> [Goal]:
Find the line containing "first_hole_angle = 180 / bolt_hole_count" and copy it exactly, along with every line after it up to and including the line containing "zip(*points))), Vector(map(max, zip(*points)))". Copy nothing else.

## Begin Records for the exercise

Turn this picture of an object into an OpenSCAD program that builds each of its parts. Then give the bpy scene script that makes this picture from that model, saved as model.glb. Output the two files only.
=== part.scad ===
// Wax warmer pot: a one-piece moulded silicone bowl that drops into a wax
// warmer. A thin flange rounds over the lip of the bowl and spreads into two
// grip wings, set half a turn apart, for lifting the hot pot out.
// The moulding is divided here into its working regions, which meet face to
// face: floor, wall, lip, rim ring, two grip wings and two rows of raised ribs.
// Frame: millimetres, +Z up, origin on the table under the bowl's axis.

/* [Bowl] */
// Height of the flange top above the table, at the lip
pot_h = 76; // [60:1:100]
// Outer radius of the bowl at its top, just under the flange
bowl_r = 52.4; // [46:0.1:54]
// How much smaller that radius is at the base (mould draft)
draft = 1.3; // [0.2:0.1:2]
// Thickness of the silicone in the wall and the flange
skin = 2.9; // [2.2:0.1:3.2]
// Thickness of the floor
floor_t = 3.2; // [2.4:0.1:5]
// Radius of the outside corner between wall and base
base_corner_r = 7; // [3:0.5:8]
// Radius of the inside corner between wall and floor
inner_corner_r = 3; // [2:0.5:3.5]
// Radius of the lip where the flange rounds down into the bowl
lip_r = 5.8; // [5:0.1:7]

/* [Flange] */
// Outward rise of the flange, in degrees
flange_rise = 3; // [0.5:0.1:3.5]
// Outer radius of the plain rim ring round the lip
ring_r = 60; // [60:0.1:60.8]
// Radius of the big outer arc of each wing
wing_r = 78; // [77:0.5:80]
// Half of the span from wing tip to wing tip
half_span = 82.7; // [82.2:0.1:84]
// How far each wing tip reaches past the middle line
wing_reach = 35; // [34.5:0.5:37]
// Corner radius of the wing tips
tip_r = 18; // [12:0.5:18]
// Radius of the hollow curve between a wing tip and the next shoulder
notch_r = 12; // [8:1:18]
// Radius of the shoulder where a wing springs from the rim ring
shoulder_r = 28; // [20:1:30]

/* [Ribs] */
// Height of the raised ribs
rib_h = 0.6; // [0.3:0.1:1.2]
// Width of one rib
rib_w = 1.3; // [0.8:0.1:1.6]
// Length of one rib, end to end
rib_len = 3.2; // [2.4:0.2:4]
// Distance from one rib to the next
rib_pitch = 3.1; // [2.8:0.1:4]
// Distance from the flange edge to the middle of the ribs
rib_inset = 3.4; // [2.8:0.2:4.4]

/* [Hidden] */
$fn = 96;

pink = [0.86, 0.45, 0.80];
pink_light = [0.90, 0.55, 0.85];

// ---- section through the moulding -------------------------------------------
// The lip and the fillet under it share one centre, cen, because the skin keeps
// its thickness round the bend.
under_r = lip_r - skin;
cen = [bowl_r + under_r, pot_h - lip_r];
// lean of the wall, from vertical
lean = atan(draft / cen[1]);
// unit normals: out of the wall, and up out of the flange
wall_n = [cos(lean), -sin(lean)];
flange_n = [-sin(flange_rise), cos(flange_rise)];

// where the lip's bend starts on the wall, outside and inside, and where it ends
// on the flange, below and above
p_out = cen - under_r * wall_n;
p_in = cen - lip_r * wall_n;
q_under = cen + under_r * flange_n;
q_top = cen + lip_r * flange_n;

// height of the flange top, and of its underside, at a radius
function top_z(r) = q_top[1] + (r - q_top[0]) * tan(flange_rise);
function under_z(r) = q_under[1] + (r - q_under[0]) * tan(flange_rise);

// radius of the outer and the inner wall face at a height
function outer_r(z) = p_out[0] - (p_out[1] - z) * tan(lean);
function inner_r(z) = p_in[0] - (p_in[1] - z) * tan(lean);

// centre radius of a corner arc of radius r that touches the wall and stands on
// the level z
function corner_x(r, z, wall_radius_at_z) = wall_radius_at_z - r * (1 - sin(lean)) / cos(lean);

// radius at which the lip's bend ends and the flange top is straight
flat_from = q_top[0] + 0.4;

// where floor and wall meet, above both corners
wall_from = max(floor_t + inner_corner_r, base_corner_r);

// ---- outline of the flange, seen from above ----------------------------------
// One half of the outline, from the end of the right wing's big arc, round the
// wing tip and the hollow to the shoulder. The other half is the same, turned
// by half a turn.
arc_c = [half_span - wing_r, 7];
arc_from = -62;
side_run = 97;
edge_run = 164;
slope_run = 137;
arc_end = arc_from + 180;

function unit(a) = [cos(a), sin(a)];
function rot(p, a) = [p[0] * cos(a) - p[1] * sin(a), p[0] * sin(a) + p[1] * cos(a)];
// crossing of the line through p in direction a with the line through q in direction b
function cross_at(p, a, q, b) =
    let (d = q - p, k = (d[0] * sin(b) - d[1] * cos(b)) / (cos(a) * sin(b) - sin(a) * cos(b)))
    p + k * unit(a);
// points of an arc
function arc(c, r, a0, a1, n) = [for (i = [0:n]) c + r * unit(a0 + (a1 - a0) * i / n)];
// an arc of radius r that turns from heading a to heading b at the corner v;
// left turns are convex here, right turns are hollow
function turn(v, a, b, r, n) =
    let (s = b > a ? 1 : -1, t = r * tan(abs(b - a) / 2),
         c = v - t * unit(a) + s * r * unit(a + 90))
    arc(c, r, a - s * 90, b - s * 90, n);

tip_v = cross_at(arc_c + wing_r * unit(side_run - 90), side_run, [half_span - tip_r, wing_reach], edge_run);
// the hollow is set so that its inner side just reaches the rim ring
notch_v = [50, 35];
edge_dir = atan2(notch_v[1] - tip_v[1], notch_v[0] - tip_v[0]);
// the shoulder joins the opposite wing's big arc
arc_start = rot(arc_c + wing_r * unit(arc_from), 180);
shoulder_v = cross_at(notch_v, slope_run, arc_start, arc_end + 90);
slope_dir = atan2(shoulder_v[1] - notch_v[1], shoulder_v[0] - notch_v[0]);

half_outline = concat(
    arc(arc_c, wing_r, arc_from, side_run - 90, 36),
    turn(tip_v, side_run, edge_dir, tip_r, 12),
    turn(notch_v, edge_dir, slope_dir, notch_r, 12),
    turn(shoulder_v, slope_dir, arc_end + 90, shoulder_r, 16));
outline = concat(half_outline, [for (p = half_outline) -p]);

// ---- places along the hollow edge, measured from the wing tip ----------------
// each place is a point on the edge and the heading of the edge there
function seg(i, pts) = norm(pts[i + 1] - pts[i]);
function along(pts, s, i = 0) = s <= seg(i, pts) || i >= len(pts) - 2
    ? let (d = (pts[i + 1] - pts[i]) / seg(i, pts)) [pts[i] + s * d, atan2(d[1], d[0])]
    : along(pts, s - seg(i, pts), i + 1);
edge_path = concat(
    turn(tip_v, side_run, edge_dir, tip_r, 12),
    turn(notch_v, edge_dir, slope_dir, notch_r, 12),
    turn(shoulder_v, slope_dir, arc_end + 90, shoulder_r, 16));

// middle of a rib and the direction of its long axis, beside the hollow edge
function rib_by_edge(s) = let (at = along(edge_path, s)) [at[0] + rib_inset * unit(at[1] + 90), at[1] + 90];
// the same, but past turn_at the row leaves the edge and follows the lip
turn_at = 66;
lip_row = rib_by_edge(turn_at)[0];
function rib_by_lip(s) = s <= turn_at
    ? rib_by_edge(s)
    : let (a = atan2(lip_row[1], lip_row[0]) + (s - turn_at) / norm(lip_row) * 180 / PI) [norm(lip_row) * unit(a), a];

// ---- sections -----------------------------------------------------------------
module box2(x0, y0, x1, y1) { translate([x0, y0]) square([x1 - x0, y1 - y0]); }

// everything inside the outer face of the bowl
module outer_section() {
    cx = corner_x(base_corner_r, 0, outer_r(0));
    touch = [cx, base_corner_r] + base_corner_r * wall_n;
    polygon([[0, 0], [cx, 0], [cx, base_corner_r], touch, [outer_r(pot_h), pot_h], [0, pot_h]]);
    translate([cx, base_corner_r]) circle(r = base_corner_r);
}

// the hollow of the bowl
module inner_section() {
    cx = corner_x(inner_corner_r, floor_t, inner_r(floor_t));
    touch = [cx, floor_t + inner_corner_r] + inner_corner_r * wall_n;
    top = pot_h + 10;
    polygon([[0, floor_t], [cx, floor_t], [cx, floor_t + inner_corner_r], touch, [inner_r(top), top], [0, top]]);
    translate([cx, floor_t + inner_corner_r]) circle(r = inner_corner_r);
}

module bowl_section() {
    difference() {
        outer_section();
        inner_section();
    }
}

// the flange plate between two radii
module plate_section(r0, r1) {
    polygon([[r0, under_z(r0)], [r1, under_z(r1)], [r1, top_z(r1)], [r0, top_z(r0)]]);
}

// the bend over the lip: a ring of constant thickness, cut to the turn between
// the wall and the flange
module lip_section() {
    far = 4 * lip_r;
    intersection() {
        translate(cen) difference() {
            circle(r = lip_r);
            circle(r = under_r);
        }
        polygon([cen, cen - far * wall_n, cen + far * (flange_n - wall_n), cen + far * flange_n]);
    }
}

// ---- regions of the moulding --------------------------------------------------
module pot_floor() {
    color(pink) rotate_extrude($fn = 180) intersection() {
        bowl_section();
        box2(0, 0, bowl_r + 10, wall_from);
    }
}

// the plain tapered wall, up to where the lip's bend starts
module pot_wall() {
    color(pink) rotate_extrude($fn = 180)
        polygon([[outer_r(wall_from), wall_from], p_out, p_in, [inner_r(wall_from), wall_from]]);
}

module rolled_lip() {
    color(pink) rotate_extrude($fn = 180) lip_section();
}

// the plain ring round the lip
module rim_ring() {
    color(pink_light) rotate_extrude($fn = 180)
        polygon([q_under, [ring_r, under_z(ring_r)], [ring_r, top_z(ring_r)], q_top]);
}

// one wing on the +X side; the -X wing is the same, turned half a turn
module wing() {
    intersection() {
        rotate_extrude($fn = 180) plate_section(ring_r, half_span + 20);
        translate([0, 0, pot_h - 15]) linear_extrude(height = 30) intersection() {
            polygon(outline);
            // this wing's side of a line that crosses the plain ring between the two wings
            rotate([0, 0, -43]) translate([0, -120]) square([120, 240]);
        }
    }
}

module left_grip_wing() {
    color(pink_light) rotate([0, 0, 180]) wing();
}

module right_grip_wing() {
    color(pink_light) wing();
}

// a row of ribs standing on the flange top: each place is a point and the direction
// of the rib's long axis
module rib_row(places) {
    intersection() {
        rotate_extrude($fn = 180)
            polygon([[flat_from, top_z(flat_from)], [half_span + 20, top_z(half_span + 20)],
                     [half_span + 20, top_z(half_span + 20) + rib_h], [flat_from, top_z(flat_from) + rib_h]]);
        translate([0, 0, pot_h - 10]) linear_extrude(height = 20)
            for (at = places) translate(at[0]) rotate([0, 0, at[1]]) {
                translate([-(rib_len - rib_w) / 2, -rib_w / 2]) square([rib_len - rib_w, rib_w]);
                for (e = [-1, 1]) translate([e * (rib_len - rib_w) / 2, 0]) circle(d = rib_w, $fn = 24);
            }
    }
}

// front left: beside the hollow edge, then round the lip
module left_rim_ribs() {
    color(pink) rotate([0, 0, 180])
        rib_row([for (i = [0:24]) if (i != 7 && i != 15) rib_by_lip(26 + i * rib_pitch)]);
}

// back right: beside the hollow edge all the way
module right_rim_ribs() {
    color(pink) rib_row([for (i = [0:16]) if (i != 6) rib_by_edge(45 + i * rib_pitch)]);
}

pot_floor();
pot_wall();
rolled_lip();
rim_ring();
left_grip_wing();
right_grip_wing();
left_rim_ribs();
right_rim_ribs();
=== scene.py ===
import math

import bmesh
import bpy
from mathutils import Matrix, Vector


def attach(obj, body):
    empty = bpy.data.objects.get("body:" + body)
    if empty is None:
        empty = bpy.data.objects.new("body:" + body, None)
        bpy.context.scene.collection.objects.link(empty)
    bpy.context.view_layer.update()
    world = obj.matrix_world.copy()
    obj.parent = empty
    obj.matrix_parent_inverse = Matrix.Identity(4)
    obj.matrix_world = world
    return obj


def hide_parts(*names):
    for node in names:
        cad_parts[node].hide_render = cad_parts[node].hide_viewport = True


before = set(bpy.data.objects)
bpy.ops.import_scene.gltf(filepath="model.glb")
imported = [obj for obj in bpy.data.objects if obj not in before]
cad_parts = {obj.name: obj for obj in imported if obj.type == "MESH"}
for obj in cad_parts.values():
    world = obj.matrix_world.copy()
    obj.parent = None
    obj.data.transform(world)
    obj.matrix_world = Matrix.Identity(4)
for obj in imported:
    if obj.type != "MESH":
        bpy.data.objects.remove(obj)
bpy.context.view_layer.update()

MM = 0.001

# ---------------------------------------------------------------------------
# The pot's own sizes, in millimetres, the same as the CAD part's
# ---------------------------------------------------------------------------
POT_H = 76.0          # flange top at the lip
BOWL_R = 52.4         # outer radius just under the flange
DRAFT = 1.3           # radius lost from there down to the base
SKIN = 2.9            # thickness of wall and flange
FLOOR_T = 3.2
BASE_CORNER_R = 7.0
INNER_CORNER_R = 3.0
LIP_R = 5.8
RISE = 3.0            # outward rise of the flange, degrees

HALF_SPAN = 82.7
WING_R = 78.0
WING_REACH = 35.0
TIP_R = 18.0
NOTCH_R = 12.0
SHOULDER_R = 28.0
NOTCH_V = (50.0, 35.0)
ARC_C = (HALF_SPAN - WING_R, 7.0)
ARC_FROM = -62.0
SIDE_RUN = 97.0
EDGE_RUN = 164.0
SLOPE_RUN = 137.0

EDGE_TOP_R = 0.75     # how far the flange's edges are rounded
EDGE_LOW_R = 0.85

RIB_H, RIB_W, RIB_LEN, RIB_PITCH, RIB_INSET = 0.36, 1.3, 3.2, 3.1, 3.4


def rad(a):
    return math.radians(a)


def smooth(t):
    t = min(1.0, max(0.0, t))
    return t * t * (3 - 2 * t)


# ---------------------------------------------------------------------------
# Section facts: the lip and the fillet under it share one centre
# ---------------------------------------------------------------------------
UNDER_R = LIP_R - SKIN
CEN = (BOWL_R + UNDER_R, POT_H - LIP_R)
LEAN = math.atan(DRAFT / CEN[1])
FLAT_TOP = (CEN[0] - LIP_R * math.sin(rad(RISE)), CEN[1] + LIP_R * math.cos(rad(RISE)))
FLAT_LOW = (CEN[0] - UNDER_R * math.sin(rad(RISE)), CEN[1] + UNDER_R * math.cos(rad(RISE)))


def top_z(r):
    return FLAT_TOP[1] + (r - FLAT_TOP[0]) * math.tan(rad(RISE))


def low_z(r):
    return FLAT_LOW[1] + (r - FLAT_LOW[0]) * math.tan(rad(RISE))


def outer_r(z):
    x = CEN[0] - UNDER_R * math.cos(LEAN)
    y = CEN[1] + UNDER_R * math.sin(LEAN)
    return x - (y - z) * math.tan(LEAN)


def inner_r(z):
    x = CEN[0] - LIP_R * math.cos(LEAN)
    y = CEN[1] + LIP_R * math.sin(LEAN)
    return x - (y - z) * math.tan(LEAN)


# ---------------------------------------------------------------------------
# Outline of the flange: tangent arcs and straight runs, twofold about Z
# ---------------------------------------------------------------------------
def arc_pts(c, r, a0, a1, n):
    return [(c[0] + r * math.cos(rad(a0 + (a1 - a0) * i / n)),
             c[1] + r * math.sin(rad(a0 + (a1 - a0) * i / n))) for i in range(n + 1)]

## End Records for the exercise
## Begin Records for the exercise

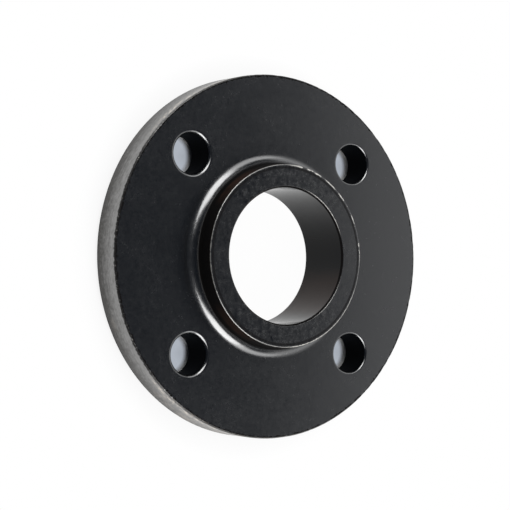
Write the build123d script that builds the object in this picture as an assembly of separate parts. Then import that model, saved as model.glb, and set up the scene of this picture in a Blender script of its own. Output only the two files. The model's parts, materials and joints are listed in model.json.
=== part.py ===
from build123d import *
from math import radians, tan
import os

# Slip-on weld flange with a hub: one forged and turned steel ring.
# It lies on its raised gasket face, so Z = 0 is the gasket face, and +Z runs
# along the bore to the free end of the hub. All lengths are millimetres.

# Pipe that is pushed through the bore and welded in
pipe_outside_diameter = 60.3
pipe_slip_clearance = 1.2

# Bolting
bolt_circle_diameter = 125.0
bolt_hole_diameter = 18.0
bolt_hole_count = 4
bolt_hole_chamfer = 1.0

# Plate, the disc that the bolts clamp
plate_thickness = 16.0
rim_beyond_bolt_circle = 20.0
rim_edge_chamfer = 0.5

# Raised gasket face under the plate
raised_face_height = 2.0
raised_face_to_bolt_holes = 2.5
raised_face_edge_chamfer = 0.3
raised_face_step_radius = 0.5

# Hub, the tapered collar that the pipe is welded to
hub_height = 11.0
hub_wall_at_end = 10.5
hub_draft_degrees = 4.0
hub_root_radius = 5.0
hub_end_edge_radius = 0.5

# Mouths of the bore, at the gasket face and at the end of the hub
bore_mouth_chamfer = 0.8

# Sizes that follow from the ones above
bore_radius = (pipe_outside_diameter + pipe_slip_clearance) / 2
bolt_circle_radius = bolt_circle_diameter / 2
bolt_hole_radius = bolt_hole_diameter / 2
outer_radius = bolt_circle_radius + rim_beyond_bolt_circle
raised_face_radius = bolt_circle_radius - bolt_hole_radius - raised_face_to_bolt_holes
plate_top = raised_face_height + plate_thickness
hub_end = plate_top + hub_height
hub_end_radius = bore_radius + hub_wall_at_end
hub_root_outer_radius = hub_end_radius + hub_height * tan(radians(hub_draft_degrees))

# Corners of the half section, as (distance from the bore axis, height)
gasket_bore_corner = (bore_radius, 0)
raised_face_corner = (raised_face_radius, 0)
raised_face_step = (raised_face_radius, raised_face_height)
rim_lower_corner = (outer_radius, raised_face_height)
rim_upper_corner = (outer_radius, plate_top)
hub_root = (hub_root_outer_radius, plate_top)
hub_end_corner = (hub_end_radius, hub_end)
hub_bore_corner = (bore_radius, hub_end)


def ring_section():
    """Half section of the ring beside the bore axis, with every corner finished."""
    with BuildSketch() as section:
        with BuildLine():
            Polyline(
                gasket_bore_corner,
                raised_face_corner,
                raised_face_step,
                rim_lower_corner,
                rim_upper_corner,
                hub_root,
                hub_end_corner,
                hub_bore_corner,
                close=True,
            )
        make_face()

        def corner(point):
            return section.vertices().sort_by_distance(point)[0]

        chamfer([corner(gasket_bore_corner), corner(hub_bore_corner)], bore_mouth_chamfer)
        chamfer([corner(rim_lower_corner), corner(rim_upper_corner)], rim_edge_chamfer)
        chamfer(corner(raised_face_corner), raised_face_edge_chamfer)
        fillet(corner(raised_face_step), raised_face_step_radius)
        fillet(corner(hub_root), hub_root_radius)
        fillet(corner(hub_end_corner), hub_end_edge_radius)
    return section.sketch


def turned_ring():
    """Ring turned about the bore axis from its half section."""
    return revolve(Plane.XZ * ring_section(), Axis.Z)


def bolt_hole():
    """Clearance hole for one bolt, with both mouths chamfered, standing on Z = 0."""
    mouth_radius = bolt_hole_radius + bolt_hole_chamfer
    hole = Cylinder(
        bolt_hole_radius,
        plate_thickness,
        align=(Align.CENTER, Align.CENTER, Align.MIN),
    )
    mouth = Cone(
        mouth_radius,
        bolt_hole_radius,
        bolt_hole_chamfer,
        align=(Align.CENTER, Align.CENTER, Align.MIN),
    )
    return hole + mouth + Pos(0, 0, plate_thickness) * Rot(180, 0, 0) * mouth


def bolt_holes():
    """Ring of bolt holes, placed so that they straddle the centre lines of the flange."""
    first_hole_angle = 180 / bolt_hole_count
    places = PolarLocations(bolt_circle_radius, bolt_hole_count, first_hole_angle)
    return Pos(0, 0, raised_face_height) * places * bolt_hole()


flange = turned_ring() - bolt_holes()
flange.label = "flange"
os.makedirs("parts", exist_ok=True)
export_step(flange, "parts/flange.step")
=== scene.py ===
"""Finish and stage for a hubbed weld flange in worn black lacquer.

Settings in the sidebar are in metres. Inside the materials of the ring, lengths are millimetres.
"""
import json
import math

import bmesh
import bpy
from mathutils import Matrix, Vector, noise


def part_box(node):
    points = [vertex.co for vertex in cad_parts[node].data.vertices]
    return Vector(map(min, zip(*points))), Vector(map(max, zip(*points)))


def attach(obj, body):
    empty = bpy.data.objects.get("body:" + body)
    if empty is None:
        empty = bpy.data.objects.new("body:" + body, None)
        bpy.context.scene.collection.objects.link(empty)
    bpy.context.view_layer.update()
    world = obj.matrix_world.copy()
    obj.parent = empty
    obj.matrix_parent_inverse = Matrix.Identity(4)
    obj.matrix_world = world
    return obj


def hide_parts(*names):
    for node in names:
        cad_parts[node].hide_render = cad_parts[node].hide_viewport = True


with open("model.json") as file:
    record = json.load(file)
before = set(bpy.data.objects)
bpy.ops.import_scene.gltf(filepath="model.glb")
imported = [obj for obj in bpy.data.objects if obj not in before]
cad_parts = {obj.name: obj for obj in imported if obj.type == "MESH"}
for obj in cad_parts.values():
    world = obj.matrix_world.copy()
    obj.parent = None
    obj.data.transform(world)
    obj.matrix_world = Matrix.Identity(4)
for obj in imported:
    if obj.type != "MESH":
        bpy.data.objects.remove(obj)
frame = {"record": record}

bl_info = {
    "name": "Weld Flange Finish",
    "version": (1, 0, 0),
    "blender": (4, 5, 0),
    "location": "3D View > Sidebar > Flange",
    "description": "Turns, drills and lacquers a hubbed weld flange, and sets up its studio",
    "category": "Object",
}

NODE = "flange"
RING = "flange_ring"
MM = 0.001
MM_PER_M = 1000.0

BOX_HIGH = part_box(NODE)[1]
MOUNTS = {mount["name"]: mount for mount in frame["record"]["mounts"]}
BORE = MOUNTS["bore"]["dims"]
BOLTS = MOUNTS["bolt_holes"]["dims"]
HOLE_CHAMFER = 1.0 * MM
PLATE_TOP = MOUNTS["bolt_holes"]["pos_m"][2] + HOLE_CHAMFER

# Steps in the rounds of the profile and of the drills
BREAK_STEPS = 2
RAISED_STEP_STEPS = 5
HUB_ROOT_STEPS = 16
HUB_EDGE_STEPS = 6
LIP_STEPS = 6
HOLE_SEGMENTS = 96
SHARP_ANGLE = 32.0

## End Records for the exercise

> [Reply to the task]:
    first_hole_angle = 180 / bolt_hole_count
    places = PolarLocations(bolt_circle_radius, bolt_hole_count, first_hole_angle)
    return Pos(0, 0, raised_face_height) * places * bolt_hole()


flange = turned_ring() - bolt_holes()
flange.label = "flange"
os.makedirs("parts", exist_ok=True)
export_step(flange, "parts/flange.step")
=== scene.py ===
"""Finish and stage for a hubbed weld flange in worn black lacquer.

Settings in the sidebar are in metres. Inside the materials of the ring, lengths are millimetres.
"""
import json
import math

import bmesh
import bpy
from mathutils import Matrix, Vector, noise


def part_box(node):
    points = [vertex.co for vertex in cad_parts[node].data.vertices]
    return Vector(map(min, zip(*points))), Vector(map(max, zip(*points)))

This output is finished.